§ **Requirement**: Find out how many lines of the material contain the string "Identity" and give only that figure.
┌──
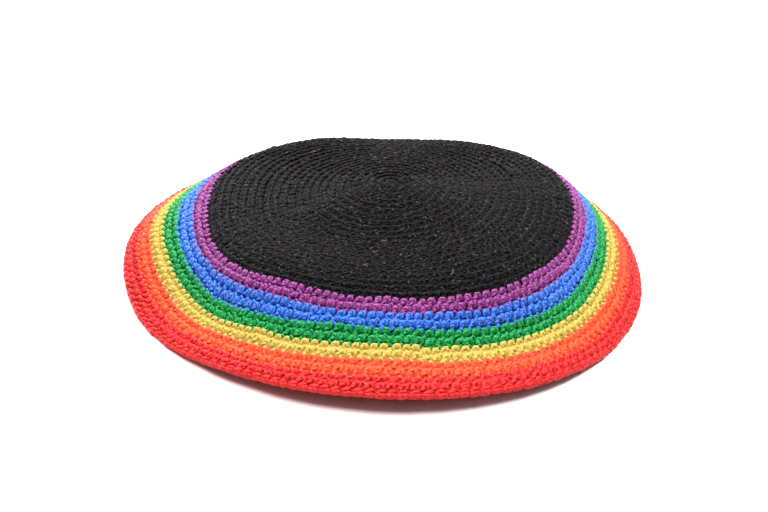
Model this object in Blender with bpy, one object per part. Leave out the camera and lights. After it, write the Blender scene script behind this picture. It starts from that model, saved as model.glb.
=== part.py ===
"""A crocheted skullcap lying on a table with its crown up: a dark crown and six coloured bands.

Metres, +Z up. The floor is Z = 0, and the origin is the middle of the cap's footprint on it.
Each yarn colour is one object. Every object is first turned as a flat ribbed ring, one rib for each round
of stitches, and its points are then laid over the soft dome that the LAY table describes.
"""

import math

import bmesh
import bpy

# Driving sizes of the cap as it lies, in metres. Radii are seen from above.
CROWN_RADIUS = 0.0660  # middle of the cap to the last round of the crown
WAIST_RADIUS = 0.0800  # middle of the cap to the middle of the bands
RIM_RADIUS = 0.0960  # middle of the cap to the rim
CAP_HEIGHT = 0.0332  # floor to the top of the crown
BROW_HEIGHT = 0.0282  # floor to the outside of the crown, halfway out
SHOULDER_HEIGHT = 0.0237  # floor to the outside of the crown's last round
WAIST_HEIGHT = 0.0137  # floor to the outside of the middle of the bands
CURL_HEIGHT = 0.0061  # the most that the rim lifts off the floor
WALL = 0.0030  # thickness of the crocheted cloth
RIB_DEPTH = 0.0007  # groove between two rounds of stitches
PIECE_GAP = 0.0003  # clearance between two colours
EDGE_ROUND = 0.0009  # rounding of the rim

# Rounds of stitches, counted outwards.
CROWN_ROUNDS = 23
BAND_ROUNDS = 2
EDGE_SHARE = 0.5  # of a round: the chain that closes the last one
START_ROUND = 1  # the ring that the crown is begun with
BROW_SHARE = 0.52  # of the crown's rounds, where BROW_HEIGHT is measured

# Detail of the faceted solids.
AZIMUTH_STEPS = 60
CROWN_LINING_STEPS = 6  # the crown's smooth inner side
BAND_LINING_STEPS = 1
NORMAL_STEP = 0.05  # in rounds and in degrees, for the surface's slope
MERGE = 1e-7

# How the soft cap lies. Azimuth 0 is +X and 270 the front; the other columns are shares of the sizes above.
# A curl below 0 leaves the rim on the floor and steepens the curl beside it.
LAY_COLUMNS = ("azimuth", "brow_z", "crown_r", "crown_z", "waist_r", "waist_z", "rim_r", "curl")
LAY = (
    (0, 1.04, 1.00, 1.08, 0.985, 1.05, 0.955, 0.00),
    (30, 1.04, 1.01, 1.06, 0.985, 1.00, 0.975, 0.00),
    (60, 1.03, 1.02, 0.95, 1.01, 1.00, 1.00, 0.13),
    (90, 1.02, 1.035, 0.82, 1.02, 0.96, 1.015, 0.18),
    (120, 1.01, 1.035, 0.98, 1.03, 0.98, 1.02, 0.00),
    (150, 0.99, 1.045, 1.03, 1.05, 1.04, 1.05, 0.36),
    (180, 0.96, 1.005, 1.04, 1.04, 1.22, 1.03, 0.68),
    (210, 0.94, 1.025, 0.92, 1.00, 0.65, 1.005, 0.00),
    (240, 0.93, 1.01, 1.00, 0.995, 0.88, 0.995, 0.68),
    (270, 0.96, 1.00, 0.98, 0.985, 1.00, 1.02, 1.00),
    (300, 1.01, 1.02, 0.94, 1.005, 0.72, 1.025, 0.56),
    (330, 1.03, 1.01, 0.89, 0.99, 0.69, 0.985, -0.20),
)

# Linear colours of the yarns, and the bands from the crown outwards.
YARN_ROUGHNESS = 0.8
CROWN_COLOUR = (0.010, 0.010, 0.011)
BANDS = (
    ("violet_band", (0.230, 0.035, 0.230)),
    ("blue_band", (0.030, 0.140, 0.800)),
    ("green_band", (0.006, 0.290, 0.070)),
    ("yellow_band", (0.820, 0.520, 0.070)),
    ("orange_band", (0.950, 0.140, 0.030)),
    ("red_band", (0.850, 0.030, 0.030)),
)

LAST_ROUND = CROWN_ROUNDS + BAND_ROUNDS * len(BANDS) + EDGE_SHARE
WAIST_ROUND = CROWN_ROUNDS + BAND_ROUNDS * len(BANDS) / 2
ROUND_KNOTS = (0, CROWN_ROUNDS * BROW_SHARE, CROWN_ROUNDS, WAIST_ROUND, LAST_ROUND)


def lay_share(column, azimuth):
    """A column of LAY at any azimuth in degrees, smooth all the way round."""
    place = LAY_COLUMNS.index(column)
    count = len(LAY)
    position = (azimuth % 360) / 360 * count
    first = int(position)
    t = position - first
    a, b, c, d = (LAY[(first + shift) % count][place] for shift in (-1, 0, 1, 2))
    slope_b, slope_c = (c - a) / 2, (d - b) / 2
    return b + t * (slope_b + t * (3 * (c - b) - 2 * slope_b - slope_c + t * (2 * (b - c) + slope_b + slope_c)))


def through_knots(values, round_number, start_slope):
    """A cubic curve through values at ROUND_KNOTS, read at round_number."""
    spans = [b - a for a, b in zip(ROUND_KNOTS, ROUND_KNOTS[1:])]
    rates = [(b - a) / span for a, b, span in zip(values, values[1:], spans)]
    slopes = [start_slope]
    for k in range(1, len(spans)):
        slopes.append((rates[k - 1] * spans[k] + rates[k] * spans[k - 1]) / (spans[k - 1] + spans[k]))
    slopes.append(1.5 * rates[-1] - 0.5 * slopes[-1])
    k = 0
    while k < len(spans) - 1 and round_number > ROUND_KNOTS[k + 1]:
        k += 1
    t = (round_number - ROUND_KNOTS[k]) / spans[k]
    return (
        (2 * t**3 - 3 * t**2 + 1) * values[k]
        + (t**3 - 2 * t**2 + t) * spans[k] * slopes[k]
        + (3 * t**2 - 2 * t**3) * values[k + 1]
        + (t**3 - t**2) * spans[k] * slopes[k + 1]
    )


def rim_height(azimuth):
    """Height of the rim's outer side. The underside of the rim lies on the floor, or curls up off it."""
    drop = WAIST_HEIGHT * lay_share("waist_z", azimuth)
    run = RIM_RADIUS * lay_share("rim_r", azimuth) - WAIST_RADIUS * lay_share("waist_r", azimuth)
    lying = (WALL - EDGE_ROUND) * run / math.hypot(run, drop)
    return lying + CURL_HEIGHT * max(0.0, lay_share("curl", azimuth))


def meridian(round_number, azimuth):
    """(radius, height) of the cap's outer side at a round and an azimuth."""
    crown_r = CROWN_RADIUS * lay_share("crown_r", azimuth)
    radii = (
        0.0,
        crown_r * BROW_SHARE,
        crown_r,
        WAIST_RADIUS * lay_share("waist_r", azimuth),
        RIM_RADIUS * lay_share("rim_r", azimuth),
    )
    heights = (
        CAP_HEIGHT,
        BROW_HEIGHT * lay_share("brow_z", azimuth),
        SHOULDER_HEIGHT * lay_share("crown_z", azimuth),
        WAIST_HEIGHT * lay_share("waist_z", azimuth),
        rim_height(azimuth),
    )
    return (
        through_knots(radii, round_number, crown_r / CROWN_ROUNDS),
        through_knots(heights, round_number, 0.0),
    )


def outer_point(round_number, azimuth):
    """A point of the cap's outer side, from the middle of the crown."""
    radius, height = meridian(round_number, azimuth)
    turn = math.radians(azimuth)
    return radius * math.cos(turn), radius * math.sin(turn), height


def difference(a, b):
    return [p - q for p, q in zip(a, b)]


def cloth_point(round_number, azimuth, depth):
    """A point inside the cloth, depth below its outer side and never under the floor."""
    x, y, z = outer_point(round_number, azimuth)
    if round_number < START_ROUND / 2:
        return x, y, z - depth
    out = difference(outer_point(round_number + NORMAL_STEP, azimuth), (x, y, z))
    along = difference(outer_point(round_number, azimuth + NORMAL_STEP), (x, y, z))
    normal = (
        out[1] * along[2] - out[2] * along[1],
        out[2] * along[0] - out[0] * along[2],
        out[0] * along[1] - out[1] * along[0],
    )
    size = math.sqrt(sum(n * n for n in normal))
    return (
        x - depth * normal[0] / size,
        y - depth * normal[1] / size,
        max(0.0, z - depth * normal[2] / size),
    )


def footprint_middle():
    """Middle of the rim's outline, which becomes the origin."""
    rim = [outer_point(LAST_ROUND, 360 * k / AZIMUTH_STEPS) for k in range(AZIMUTH_STEPS)]
    return [(min(p[i] for p in rim) + max(p[i] for p in rim)) / 2 for i in range(2)]


def ribbed_line(first_round, last_round):
    """(round, depth) down the outer side: a crest in each round and a groove between two rounds."""
    line = [(first_round, RIB_DEPTH)]
    low = first_round
    while low < last_round:
        high = min(math.floor(low) + 1, last_round)
        line += [((low + high) / 2, 0.0), (high, RIB_DEPTH)]
        low = high
    return line


def lining_line(first_round, last_round, steps):
    """(round, depth) along the smooth inner side, from the rim's end back to the crown's."""
    return [(last_round + (first_round - last_round) * k / steps, WALL) for k in range(steps + 1)]


def turned_ring(name, section, closed):
    """A flat ring with this (round, depth) section, still one unit of radius for each round."""
    mesh = bpy.data.meshes.new(name)
    ring = bmesh.new()
    corners = [ring.verts.new((round_number, 0.0, -depth)) for round_number, depth in section]
    sides = [ring.edges.new(pair) for pair in zip(corners, corners[1:])]
    if closed:
        sides.append(ring.edges.new((corners[-1], corners[0])))
    bmesh.ops.spin(
        ring,
        geom=corners + sides,
        cent=(0, 0, 0),
        axis=(0, 0, 1),
        angle=math.tau,
        steps=AZIMUTH_STEPS,
        use_merge=True,
    )
    bmesh.ops.remove_doubles(ring, verts=ring.verts, dist=MERGE)
    bmesh.ops.recalc_face_normals(ring, faces=ring.faces)
    ring.to_mesh(mesh)
    ring.free()
    return mesh


def lay_over_dome(mesh, middle):
    """Moves every point of a flat ring to its place in the lying cap."""
    for vertex in mesh.vertices:
        x, y, z = vertex.co
        azimuth = math.degrees(math.atan2(y, x))
        place = cloth_point(math.hypot(x, y), azimuth, -z)
        vertex.co = (place[0] - middle[0], place[1] - middle[1], place[2])
    mesh.update()


def yarn_material(name, colour):
    material = bpy.data.materials.new(name)
    material.use_nodes = True
    shader = material.node_tree.nodes["Principled BSDF"]
    shader.inputs["Base Color"].default_value = (*colour, 1.0)
    shader.inputs["Roughness"].default_value = YARN_ROUGHNESS
    shader.inputs["Metallic"].default_value = 0.0
    material.diffuse_color = (*colour, 1.0)
    return material


def add_piece(name, section, closed, colour, middle, collection):
    """One colour of the cap as a named object."""
    mesh = turned_ring(name, section, closed)
    lay_over_dome(mesh, middle)
    mesh.materials.append(yarn_material(name + "_yarn", colour))
    mesh.shade_smooth()
    mesh.set_sharp_from_angle(angle=math.radians(60))
    piece = bpy.data.objects.new(name, mesh)
    collection.objects.link(piece)


def gap_in_rounds():
    """Half of PIECE_GAP, counted in rounds of the bands."""
    return PIECE_GAP / 2 * (LAST_ROUND - CROWN_ROUNDS) / (RIM_RADIUS - CROWN_RADIUS)


def crown_section():
    """The crown reaches the axis, so its section is open there."""
    end = CROWN_ROUNDS - gap_in_rounds()
    outside = [(0.0, 0.0), *ribbed_line(START_ROUND, end)]
    return outside + lining_line(0.0, end, CROWN_LINING_STEPS)


def band_section(number):
    """A band between its neighbours. The last one ends in the rounded rim."""
    half_gap = gap_in_rounds()
    start = CROWN_ROUNDS + number * BAND_ROUNDS + half_gap
    if number < len(BANDS) - 1:
        end = CROWN_ROUNDS + (number + 1) * BAND_ROUNDS - half_gap
        return ribbed_line(start, end) + lining_line(start, end, BAND_LINING_STEPS)
    end = LAST_ROUND - EDGE_SHARE
    rim = [(LAST_ROUND, EDGE_ROUND), (LAST_ROUND, WALL - EDGE_ROUND)]
    return ribbed_line(start, end) + rim + lining_line(start, end, BAND_LINING_STEPS)


def clear_scene():
    for item in list(bpy.data.objects):
        bpy.data.objects.remove(item, do_unlink=True)


def build():
    clear_scene()
    cap = bpy.data.collections.new("crocheted_skullcap")
    bpy.context.scene.collection.children.link(cap)
    middle = footprint_middle()
    add_piece("crown", crown_section(), False, CROWN_COLOUR, middle, cap)
    for number, (name, colour) in enumerate(BANDS):
        add_piece(name, band_section(number), True, colour, middle, cap)


build()
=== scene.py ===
"""The crocheted skullcap in yarn: each stitch is looped over the form that the CAD solids have."""

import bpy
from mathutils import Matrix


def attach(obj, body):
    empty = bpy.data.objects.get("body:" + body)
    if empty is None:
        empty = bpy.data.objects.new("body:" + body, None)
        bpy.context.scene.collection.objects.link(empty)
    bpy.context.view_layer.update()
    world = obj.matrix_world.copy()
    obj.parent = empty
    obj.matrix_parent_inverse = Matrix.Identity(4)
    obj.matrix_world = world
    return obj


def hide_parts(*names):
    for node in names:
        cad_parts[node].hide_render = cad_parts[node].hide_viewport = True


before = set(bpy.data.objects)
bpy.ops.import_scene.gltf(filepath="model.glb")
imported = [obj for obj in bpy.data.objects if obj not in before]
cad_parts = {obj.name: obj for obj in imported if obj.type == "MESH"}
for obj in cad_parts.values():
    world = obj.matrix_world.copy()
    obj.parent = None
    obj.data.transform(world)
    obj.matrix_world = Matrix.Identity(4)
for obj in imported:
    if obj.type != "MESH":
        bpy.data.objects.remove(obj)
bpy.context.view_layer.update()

import math
from collections import namedtuple

import bpy
import numpy as np

MM = 0.001

# The form of the lying cap, in metres, as in the CAD model.
CROWN_RADIUS = 0.0660
WAIST_RADIUS = 0.0800
RIM_RADIUS = 0.0960
CAP_HEIGHT = 0.0332
BROW_HEIGHT = 0.0282
SHOULDER_HEIGHT = 0.0237
WAIST_HEIGHT = 0.0137
CURL_HEIGHT = 0.0061
WALL = 0.0030
EDGE_ROUND = 0.0009
CROWN_ROUNDS = 23
BAND_ROUNDS = 2
EDGE_SHARE = 0.5
BROW_SHARE = 0.52  # of the crown's rounds, where BROW_HEIGHT is measured
LAY_COLUMNS = ("azimuth", "brow_z", "crown_r", "crown_z", "waist_r", "waist_z", "rim_r", "curl")
LAY = (
    (0, 1.04, 1.00, 1.08, 0.985, 1.05, 0.955, 0.00),
    (30, 1.04, 1.01, 1.06, 0.985, 1.00, 0.975, 0.00),
    (60, 1.03, 1.02, 0.95, 1.01, 1.00, 1.00, 0.13),
    (90, 1.02, 1.035, 0.82, 1.02, 0.96, 1.015, 0.18),
    (120, 1.01, 1.035, 0.98, 1.03, 0.98, 1.02, 0.00),
    (150, 0.99, 1.045, 1.03, 1.05, 1.04, 1.05, 0.36),
    (180, 0.96, 1.005, 1.04, 1.04, 1.22, 1.03, 0.68),
    (210, 0.94, 1.025, 0.92, 1.00, 0.65, 1.005, 0.00),
    (240, 0.93, 1.01, 1.00, 0.995, 0.88, 0.995, 0.68),
    (270, 0.96, 1.00, 0.98, 0.985, 1.00, 1.02, 1.00),
    (300, 1.01, 1.02, 0.94, 1.005, 0.72, 1.025, 0.56),
    (330, 1.03, 1.01, 0.89, 0.99, 0.69, 0.985, -0.20),
)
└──
§ **Full response**: 2